Lithuania, Latvia and Estonia have said they want European Union foreign ministers to discuss sanctions against Russia over its handling of the case.
Navalny is due in court on Wednesday on separate charges of defaming a World War II veteran, his lawyer said.
The Investigative Committee, which probes major crimes, opened a probe into Navalny for libel in June for "discrediting the honour and dignity" of the veteran.
The Investigative Committee said at the time that the veteran had spoken out in a promotional video in favour of constitutional amendments passed last summer that allow President Vladimir Putin to remain in office until 2036.
Navalny posted the video on Twitter, calling the veteran and others featured in it "the shame of the country," "people without a conscience" and "traitors".

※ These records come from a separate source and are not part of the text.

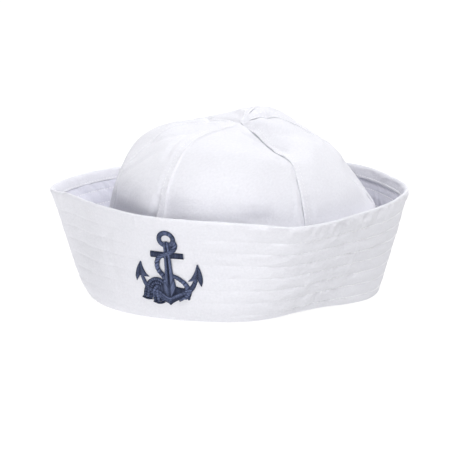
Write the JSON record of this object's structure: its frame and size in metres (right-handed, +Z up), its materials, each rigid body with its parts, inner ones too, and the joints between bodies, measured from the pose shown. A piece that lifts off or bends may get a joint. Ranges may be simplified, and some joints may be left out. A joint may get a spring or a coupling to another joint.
{
  "type": "sailor cap",
  "caption": "White cotton twill sailor cap with a gored crown, a tall turned-up brim and a navy anchor embroidered on its front",
  "frame": {"origin": "on the surface that the cap rests on, under the middle of its turned-up brim", "axes": "+Z up through the crown, -Y to the front where the anchor is, +X to the right of a viewer who faces the anchor"},
  "size_m": [0.2391, 0.235, 0.1249],
  "materials": {
    "white_twill": "matte bleached cotton twill with white topstitching",
    "white_facing": "matte bleached cotton facing, slightly puckered by its quilting rows",
    "navy_thread": "satin stitch in navy rayon thread with a soft sheen"
  },
  "bodies": {
    "root": {"crown_panel_1": "white_twill", "crown_panel_2": "white_twill", "crown_panel_3": "white_twill", "crown_panel_4": "white_twill", "crown_panel_5": "white_twill", "crown_panel_6": "white_twill", "brim_outer": "white_twill", "brim_inner": "white_facing", "anchor_embroidery": "navy_thread"}
  },
  "joints": []
}
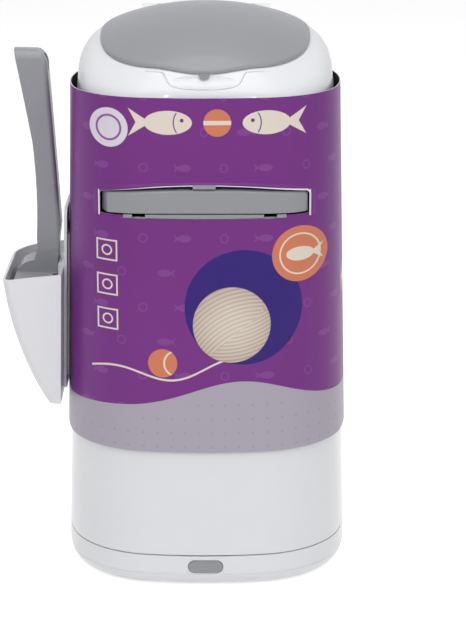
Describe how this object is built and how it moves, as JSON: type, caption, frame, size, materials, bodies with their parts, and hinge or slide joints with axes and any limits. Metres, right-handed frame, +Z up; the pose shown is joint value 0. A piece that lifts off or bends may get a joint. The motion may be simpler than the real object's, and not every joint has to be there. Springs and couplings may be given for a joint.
{
  "type": "litter disposal pail",
  "caption": "Litter disposal pail with a tilting tapered shell, hinged top lid, push-pull bag clamp handle, printed sleeve and a side holder with scoop.",
  "frame": {"origin": "on the floor, under the middle of the pail without its side holder", "axes": "+X to the right seen from the front, +Y to the back, +Z up; the handle faces -Y"},
  "size_m": [0.3021, 0.2328, 0.4943],
  "materials": {
    "white_plastic": "satin moulded polypropylene",
    "gray_plastic": "satin moulded polypropylene",
    "dark_plastic": "matt moulded",
    "printed_board": "printed board with satin varnish",
    "steel": "plated",
    "soft_rubber": "matt",
    "foam": "foam tape",
    "film": "thin multi-layer film"
  },
  "bodies": {
    "base": {"base_tray": "white_plastic", "foot_ring": "soft_rubber", "base_hinge_lugs": "white_plastic", "tilt_hinge_pins": "steel", "button_spring": "steel"},
    "button": {"release_button": "gray_plastic"},
    "shell": {"pail_shell": "white_plastic", "shell_hinge_lugs": "white_plastic", "window_clip": "gray_plastic", "top_dome": "white_plastic", "display_sleeve": "printed_board", "lid_hinge_pin": "steel", "handle_sill": "gray_plastic", "fixed_jaw": "dark_plastic", "fixed_jaw_seal": "soft_rubber", "guide_rail_right": "dark_plastic", "guide_rail_left": "dark_plastic", "clamp_deck": "dark_plastic", "deck_screws": "steel", "cartridge_seat": "gray_plastic", "seat_screws": "steel", "cartridge_tub": "white_plastic", "cartridge_cover": "gray_plastic", "film_pack": "film", "bag_film": "film", "holder_bracket": "white_plastic", "holder_pad": "foam"},
    "lid": {"lid_shell": "gray_plastic", "lid_liner": "white_plastic", "lid_seal": "soft_rubber", "lid_catch": "gray_plastic"},
    "clamp": {"handle_bar": "gray_plastic", "handle_screws": "steel", "clamp_carriage": "dark_plastic", "moving_jaw_seal": "soft_rubber"},
    "holder": {"scoop_holder": "white_plastic"},
    "scoop_body": {"scoop": "gray_plastic"}
  },
  "joints": [
    {"name": "shell_tilt", "type": "hinge", "parent": "base", "child": "shell", "pos_m": [0, 0.116, 0.033], "axis": [-1, 0, 0], "range_deg": [0, 70]},
    {"name": "lid_hinge", "type": "hinge", "parent": "shell", "child": "lid", "pos_m": [0, 0.084, 0.4825], "axis": [-1, 0, 0], "range_deg": [0, 100]},
    {"name": "handle_slide", "type": "slide", "parent": "shell", "child": "clamp", "axis": [0, -1, 0], "range_m": [0, 0.06]},
    {"name": "button_press", "type": "slide", "parent": "base", "child": "button", "axis": [0, 1, 0], "range_m": [0, 0.003], "stiffness_N_per_m": 400, "springref_m": -0.004, "deforming": ["button_spring"]},
    {"name": "holder_lift", "type": "slide", "parent": "shell", "child": "holder", "axis": [0.025, 0, 0.9997], "range_m": [0, 0.13]},
    {"name": "scoop_lift", "type": "slide", "parent": "holder", "child": "scoop_body", "axis": [0.025, 0, 0.9997], "range_m": [0, 0.16]}
  ]
}
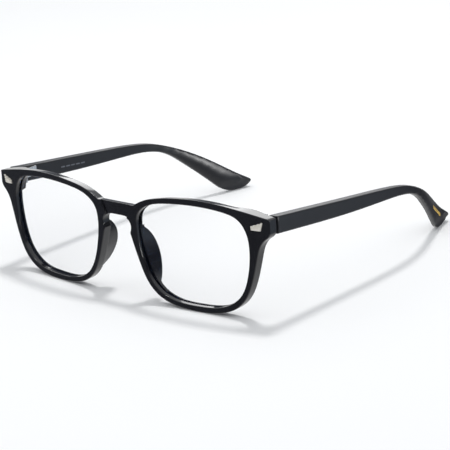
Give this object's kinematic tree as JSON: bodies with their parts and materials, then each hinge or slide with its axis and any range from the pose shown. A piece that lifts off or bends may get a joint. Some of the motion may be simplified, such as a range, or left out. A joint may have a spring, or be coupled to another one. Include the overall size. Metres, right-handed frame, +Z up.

#Russia's "wrongful & cruel" arrest of @Navalny "can be only seen as the Kremlin’s latest attempt to silence a prominent political opponent ahead of parliamentary elections in September."— Andrew Stroehlein (@astroehlein) January 19, 2021
Human Rights Watch: https://t.co/IPrIF7Pc8u pic.twitter.com/G26GjT8YxQ
Warning against protests
Speaking to reporters on a conference call, Kremlin spokesman Dmitry Peskov said Navalny's calls for Russians to take to the streets over his detention were alarming, but said the Kremlin did not fear mass protests.
Peskov also said that Navalny had genuine questions to answer about violating his parole conditions for a suspended prison sentence and dismissed as nonsense the notion that President Vladimir Putin fears him.
"We hear these statements. We cannot and are not going to take these statements into account," President Vladimir Putin's spokesman Dmitry Peskov told journalists, in the Kremlin's first reaction to Navalny's arrest on Sunday when he flew back to Russia from Germany.
Australia is concerned by the arrest of Alexei @Navalny upon his return to Russia. We stand with partners in calling on Russian authorities to release Mr Navalny immediately.— Marise Payne (@MarisePayne) January 19, 2021
A month in jail
A Russian judge on Monday ordered opposition leader jailed for 30 days, after the leading Kremlin critic returned to Russia from Germany.
The ruling followed a hastily set up court hearing at a police precinct where Navalny was being held since his arrest at a Moscow airport on Sunday evening, which sparked sharp reactions both at home and around the world.
A crowd of Navalny supporters outside the precinct shouted “Shame!” as the judge announced the ruling and Navalny's allies immediately called for protests.
On February 2, a court will begin hearing whether Navalny should see real prison time for his 2014 suspended sentence of 3 years and 6 months.
Navalny and his supporters say both cases are politically motivated.
His arrest had already prompted a wave of criticism from US and European officials, adding to existing tensions between Russia and the West.